_Input for this task_
#####

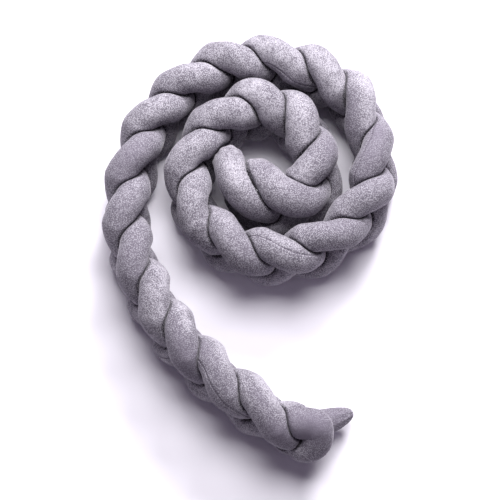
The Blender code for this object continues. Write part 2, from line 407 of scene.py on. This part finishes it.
def bend_at(run, points, at):
    """How sharply the tube's middle bends, as vectors towards the inner side of the bend."""
    at = np.clip(at, BEND_REACH, run[-1] - BEND_REACH)
    here = read_at(run, points, at)
    behind = read_at(run, points, at - BEND_REACH)
    ahead = read_at(run, points, at + BEND_REACH)
    return (ahead - 2 * here + behind) / BEND_REACH**2


def section_axes(centres):
    """Two directions across the tube at each section, the first nearly level, with little twist."""
    along = unit(np.gradient(centres, axis=0))
    level = unit(np.cross(UP, along))
    pull = run_along(centres)[-1] / len(centres) / LEVEL_RUN
    for index in range(1, len(centres)):
        carried = level[index - 1] - along[index] * (level[index - 1] @ along[index])
        level[index] = unit(unit(carried) + pull * level[index])
    return level, np.cross(along, level)


def free_radius(braid, tube, at, whole):
    """Radius of the tube along its run before its neighbours press on it."""
    tail = np.clip(at / (tube.tail_close * MM), 0.0, 1.0)
    coil = np.clip((whole - at) / (tube.coil_close * MM), 0.0, 1.0)
    return braid.tube_diameter / 2 * np.sqrt(1 - (1 - tail)**2) * np.sqrt(1 - (1 - coil)**2)


def room_at(braid, centre, directions, neighbours, bend):
    """How far the tube may reach in each direction before it meets a neighbour or itself."""
    offsets = neighbours - centre
    distance = np.linalg.norm(offsets, axis=1)
    near = distance < NEIGHBOUR_REACH * braid.tube_diameter
    offsets, distance = offsets[near], distance[near][:, None]
    facing = np.maximum(offsets @ directions.T / distance, LEAST_FACING)
    room = ((distance - braid.gap) / 2 / facing).min(axis=0, initial=1.0)
    inside = BEND_ROOM / np.maximum(directions @ bend, LEAST_FACING)
    return np.maximum(np.minimum(room, inside), LEAST_RADIUS)


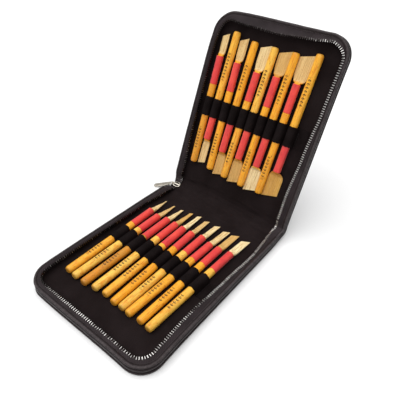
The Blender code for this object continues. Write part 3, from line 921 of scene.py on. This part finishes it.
# Places across the tape, from its root to its toothed edge, and half its thickness there in mm
TAPE_PLACES = ((0.0, 0.28), (0.2, 0.28), (0.4, 0.28), (0.6, 0.28), (0.8, 0.28), (0.93, 0.5), (1.0, 0.5))
TOOTH_PITCH = 2.7 * MM
STITCH_PITCH = 3.1 * MM
TOOTH = bevelled_box((0.9 * MM, 3.0 * MM, 1.4 * MM), 0.22 * MM, taper=0.8)
STITCH = stitch_shape(2.3 * MM, 0.24 * MM)
# How bright the teeth are painted round each half and across the folds' ends, from the left end of the spine:
# painted reflection where they glint, painted shade where they face the dark inside of the case
TOOTH_GLINT = {
    "lower": ((0.0, 0.3), (0.3, 0.25), (0.38, 0.3), (0.42, 0.8), (0.50, 1.0), (0.54, 0.5), (0.61, 0.45),
              (0.635, 0.8), (0.66, 0.8), (0.69, 0.5), (0.73, 0.8), (0.78, 0.5), (0.86, 0.9), (1.0, 0.9)),
    "upper": ((0.0, 0.3), (0.35, 0.15), (0.54, 0.2), (0.60, 0.5), (0.68, 0.8), (0.76, 1.0), (1.0, 1.0)),
    "left": ((0.0, 0.3), (1.0, 0.3)),
    "right": ((0.0, 0.8), (1.0, 0.8)),
}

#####

_What you will do_
Return exactly the lines that run from the top of the listing above to the line containing "return (ahead - 2", please, keeping both end lines and leaving out everything else.

_Result_
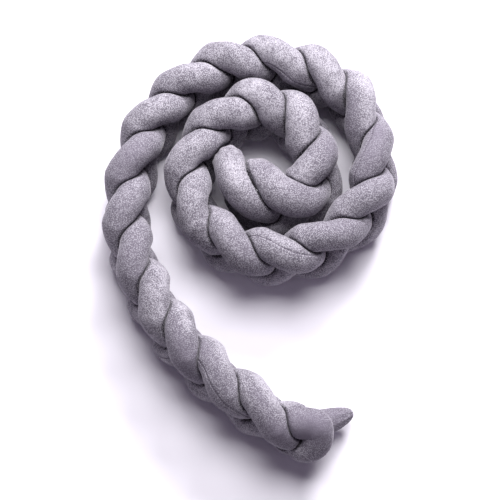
The Blender code for this object continues. Write part 2, from line 407 of scene.py on. This part finishes it.
def bend_at(run, points, at):
    """How sharply the tube's middle bends, as vectors towards the inner side of the bend."""
    at = np.clip(at, BEND_REACH, run[-1] - BEND_REACH)
    here = read_at(run, points, at)
    behind = read_at(run, points, at - BEND_REACH)
    ahead = read_at(run, points, at + BEND_REACH)
    return (ahead - 2 * here + behind) / BEND_REACH**2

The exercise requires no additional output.